- Born: December 26, 1957 (age 68) Baltimore, Maryland
- Occupation: Photographer

= Dudley M. Brooks =

American photographer and photo-editor

Dudley M. Brooks is the co-creator of Songs of My People African Americans: A Self-Portrait, a historic photo documentary of the world of African Americans, and he is currently the deputy director of photography for The Washington Post and photo editor for The Washington Post Magazine.

==Biography ==

Brooks was born on December 26, 1957, in Baltimore, Maryland. He attended Morgan State University in Baltimore and graduated in 1980 with a Bachelor of Fine Arts degree.

==Career==
Brooks started working for The Washington Post in 1983. He left in 2005 to become the Assistant Managing Editor for Photography at The Baltimore Sun. In 2007, he became the Photo Director for Jet (magazine) and Ebony (magazine). While working at Ebony, he had the opportunity to photograph Michael Jackson in 2007 and make a tribute for him on the cover of the magazine. He also directed and was the photographer for the first photo shoot with Barack Obama as the newly elected president of the United States.
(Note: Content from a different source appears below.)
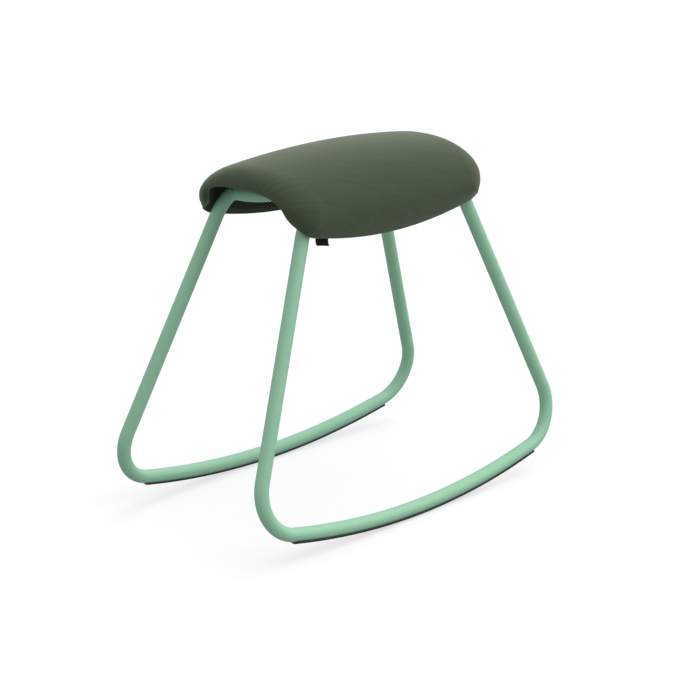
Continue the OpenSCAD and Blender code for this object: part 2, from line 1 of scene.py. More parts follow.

Brooks returned to work at the Washington Post in 2014. Another part of his career was becoming the co-director for Songs of My People.

==Awards==
Brooks won multiple World Press Photo awards. He won third prize in the sports stories category in 1998 with images that showed the Silver Gloves boxing competition in Lennea, Kansas. In 1999 he won third prize in the general news stories category with images that revealed the damage in Nicaragua from Hurricane Mitch. The judges liked that it brought awareness. He won third prize in the general news singles category in 2001 with images of the mass suicide of The Movement for the Restoration of the Ten Commandments - a church that murdered hundreds of its cult members after falsely predicting the end of the world in the year 2000.

==Books and exhibitions==
Addis Foto Fest in Addis Ababa, hosted a gallery of Brook's photos of the Haiti earthquake and its effects in 2010. Also, with Eric Easter and D. Michael Cheers, he co-directed "Songs of my People" which was a photo project that eventually toured as an exhibition and was made into a book, (ISBN 0316109819) published in 1992. In 1990, 53 photographers from around the country were assigned to cover various aspects of black American life. The resulting photographs were edited down to 214 pictures in the book and 150 in the show. According to the NY Times review, "Songs of my People" was exhibited at the Museum of the City of New York and the images are notable because they display everyday life in African-American culture instead of the urban problems often seen in mass media.